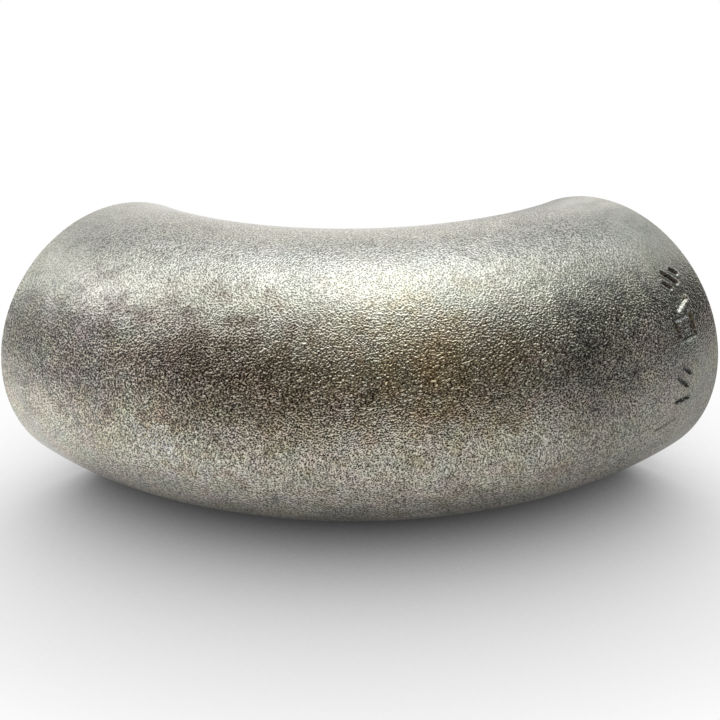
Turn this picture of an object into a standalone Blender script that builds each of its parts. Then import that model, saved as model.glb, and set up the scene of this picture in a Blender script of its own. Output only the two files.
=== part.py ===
"""A 90 degree long-radius butt-weld elbow for pipe of 60.3 mm outside diameter.

It is one piece of stainless steel tube, formed to a bend and machined at both ends for
welding. It lies flat, as it rests on a bench: the bend is in the horizontal plane, its outer
side faces -Y, and the two ends look towards +X and -X.
"""

from math import radians, tan

import bmesh
import bpy
from mathutils import Matrix

# Driving dimensions, in metres and radians
OUTSIDE_DIAMETER = 0.0603
WALL = 0.00391
BEND_RADIUS = 0.0762  # of the centreline, so it is also the distance from each end to the other's axis
BEND_ANGLE = radians(90)
BEVEL_ANGLE = radians(37.5)  # between the weld bevel and the plane of the end
ROOT_FACE = 0.0016  # width of the flat ring between the bevel and the bore

# How finely the curves are divided
SEGMENTS_AROUND = 64
STEPS_ALONG_HALF = 16
SHARP_EDGE_ANGLE = radians(25)
SAME_PLACE = 1e-6  # points closer than this, in metres, count as in one plane

# Shot-blasted and pickled stainless steel
STEEL_COLOUR = (0.50, 0.48, 0.45, 1.0)
STEEL_ROUGHNESS = 0.42

# Worked out from the driving dimensions
OUTER_RADIUS = OUTSIDE_DIAMETER / 2
BORE_RADIUS = OUTER_RADIUS - WALL
ROOT_RADIUS = BORE_RADIUS + ROOT_FACE
BEVEL_DEPTH = (WALL - ROOT_FACE) * tan(BEVEL_ANGLE)


def clear_scene():
    for thing in list(bpy.data.objects):
        bpy.data.objects.remove(thing, do_unlink=True)


def place_on_bend(turn):
    """Moves the XY plane square to the centreline, at this angle from the middle of the bend.

    The centre of the bend is the origin here, and the plane's own Z axis follows the centreline.
    """
    follow_centreline = Matrix.Rotation(radians(90), 4, "Y")
    out_to_centreline = Matrix.Translation((0, -BEND_RADIUS, 0))
    return Matrix.Rotation(turn, 4, "Z") @ out_to_centreline @ follow_centreline


END_CENTRE = place_on_bend(BEND_ANGLE / 2).translation
END_LOOKS = place_on_bend(BEND_ANGLE / 2).col[2].to_3d()


def sweep_skin(bm, radius):
    """Spins a circle from the middle of the bend to its end, and returns the faces that it leaves."""
    faces_before = set(bm.faces)
    circle = bmesh.ops.create_circle(
        bm, segments=SEGMENTS_AROUND, radius=radius, matrix=place_on_bend(0)
    )["verts"]
    ring = {edge for vert in circle for edge in vert.link_edges}
    bmesh.ops.spin(
        bm,
        geom=circle + list(ring),
        cent=(0, 0, 0),
        axis=(0, 0, 1),
        angle=BEND_ANGLE / 2,
        steps=STEPS_ALONG_HALF,
    )
    return [face for face in bm.faces if face not in faces_before]


def open_edges(bm, depth):
    """The open edges of the skins that lie this far behind the plane of the end."""
    return [
        edge
        for edge in bm.edges
        if edge.is_boundary
        and all(
            abs((END_CENTRE - vert.co).dot(END_LOOKS) - depth) < SAME_PLACE
            for vert in edge.verts
        )
    ]


def turn_weld_bevel(bm):
    """Cuts the outer skin square to the end's axis, and tapers it from there to the root face.

    The bend starts right at the end, so the shoulder of the bevel crosses the bend's own rings.
    """
    bmesh.ops.bisect_plane(
        bm,
        geom=bm.verts[:] + bm.edges[:] + bm.faces[:],
        plane_co=END_CENTRE - END_LOOKS * BEVEL_DEPTH,
        plane_no=END_LOOKS,
        clear_outer=True,
    )
    shoulder = open_edges(bm, BEVEL_DEPTH)
    bevel = bmesh.ops.extrude_edge_only(bm, edges=shoulder)["geom"]
    for vert in bevel:
        if isinstance(vert, bmesh.types.BMVert):
            from_axis = vert.co - END_CENTRE
            from_axis -= from_axis.dot(END_LOOKS) * END_LOOKS
            vert.co = END_CENTRE + from_axis.normalized() * ROOT_RADIUS


def build_half():
    """One half of the elbow, open at the middle of the bend, where the other half meets it."""
    bm = bmesh.new()
    sweep_skin(bm, OUTER_RADIUS)
    turn_weld_bevel(bm)
    bore = sweep_skin(bm, BORE_RADIUS)
    bmesh.ops.reverse_faces(bm, faces=bore)
    bmesh.ops.bridge_loops(bm, edges=open_edges(bm, depth=0))
    bmesh.ops.recalc_face_normals(bm, faces=bm.faces)

    mesh = bpy.data.meshes.new("elbow")
    bm.to_mesh(mesh)
    bm.free()
    mesh.shade_smooth()
    mesh.set_sharp_from_angle(angle=SHARP_EDGE_ANGLE)
    return mesh


def steel():
    material = bpy.data.materials.new("blasted_stainless_steel")
    material.use_nodes = True
    shader = material.node_tree.nodes["Principled BSDF"]
    shader.inputs["Base Color"].default_value = STEEL_COLOUR
    shader.inputs["Roughness"].default_value = STEEL_ROUGHNESS
    shader.inputs["Metallic"].default_value = 1.0
    return material


def make_elbow():
    half = build_half()
    half.materials.append(steel())
    elbow = bpy.data.objects.new("elbow", half)
    bpy.context.collection.objects.link(elbow)

    mirror = elbow.modifiers.new("other_half", "MIRROR")
    mirror.use_axis = (True, False, False)
    mirror.merge_threshold = SAME_PLACE

    # It rests on its lowest line, with the origin under the middle of its box.
    across = [vert.co.y for vert in half.vertices]
    elbow.location = (0, -(min(across) + max(across)) / 2, OUTER_RADIUS)


clear_scene()
make_elbow()
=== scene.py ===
# %% [markdown]
# A butt-weld elbow is a short piece of steel tube that turns a pipeline through a right angle.
# This one is stainless steel, formed hot over a mandrel, then shot-blasted and pickled, which
# leaves the dull, leathery grain that gives it its look, and last machined at both ends for welding.
#
# The CAD model already has the exact form, but only in flat facets. Here the same elbow is
# modelled again, finely enough to reflect light as one smooth skin, and finished in three
# surfaces: the blasted outside, the turned weld ends and the duller bore.

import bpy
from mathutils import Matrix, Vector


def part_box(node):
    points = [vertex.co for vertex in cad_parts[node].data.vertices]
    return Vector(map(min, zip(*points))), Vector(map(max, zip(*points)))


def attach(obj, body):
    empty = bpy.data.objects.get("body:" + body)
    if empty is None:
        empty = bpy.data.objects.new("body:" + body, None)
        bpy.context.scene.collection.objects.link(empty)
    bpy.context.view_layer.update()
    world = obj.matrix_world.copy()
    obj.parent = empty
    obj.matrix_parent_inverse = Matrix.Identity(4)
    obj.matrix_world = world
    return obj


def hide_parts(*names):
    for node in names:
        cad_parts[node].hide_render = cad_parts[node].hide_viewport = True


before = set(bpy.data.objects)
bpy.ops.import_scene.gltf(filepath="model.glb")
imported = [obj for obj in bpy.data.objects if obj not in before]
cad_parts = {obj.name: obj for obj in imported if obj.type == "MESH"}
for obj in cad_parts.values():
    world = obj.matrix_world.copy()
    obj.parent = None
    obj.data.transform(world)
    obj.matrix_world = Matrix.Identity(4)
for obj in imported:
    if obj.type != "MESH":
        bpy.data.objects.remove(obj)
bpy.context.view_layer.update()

# %% Modules
from math import atan2, cos, hypot, pi, radians, sin, tan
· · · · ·
§ **What you will do**
Retype the portion of the data above that starts on the line with "return material" and finishes on the line with "points = [vertex.co", including both of those lines.

§ **Written response**
    return material


def make_elbow():
    half = build_half()
    half.materials.append(steel())
    elbow = bpy.data.objects.new("elbow", half)
    bpy.context.collection.objects.link(elbow)

    mirror = elbow.modifiers.new("other_half", "MIRROR")
    mirror.use_axis = (True, False, False)
    mirror.merge_threshold = SAME_PLACE

    # It rests on its lowest line, with the origin under the middle of its box.
    across = [vert.co.y for vert in half.vertices]
    elbow.location = (0, -(min(across) + max(across)) / 2, OUTER_RADIUS)


clear_scene()
make_elbow()
=== scene.py ===
# %% [markdown]
# A butt-weld elbow is a short piece of steel tube that turns a pipeline through a right angle.
# This one is stainless steel, formed hot over a mandrel, then shot-blasted and pickled, which
# leaves the dull, leathery grain that gives it its look, and last machined at both ends for welding.
#
# The CAD model already has the exact form, but only in flat facets. Here the same elbow is
# modelled again, finely enough to reflect light as one smooth skin, and finished in three
# surfaces: the blasted outside, the turned weld ends and the duller bore.

import bpy
from mathutils import Matrix, Vector


def part_box(node):
    points = [vertex.co for vertex in cad_parts[node].data.vertices]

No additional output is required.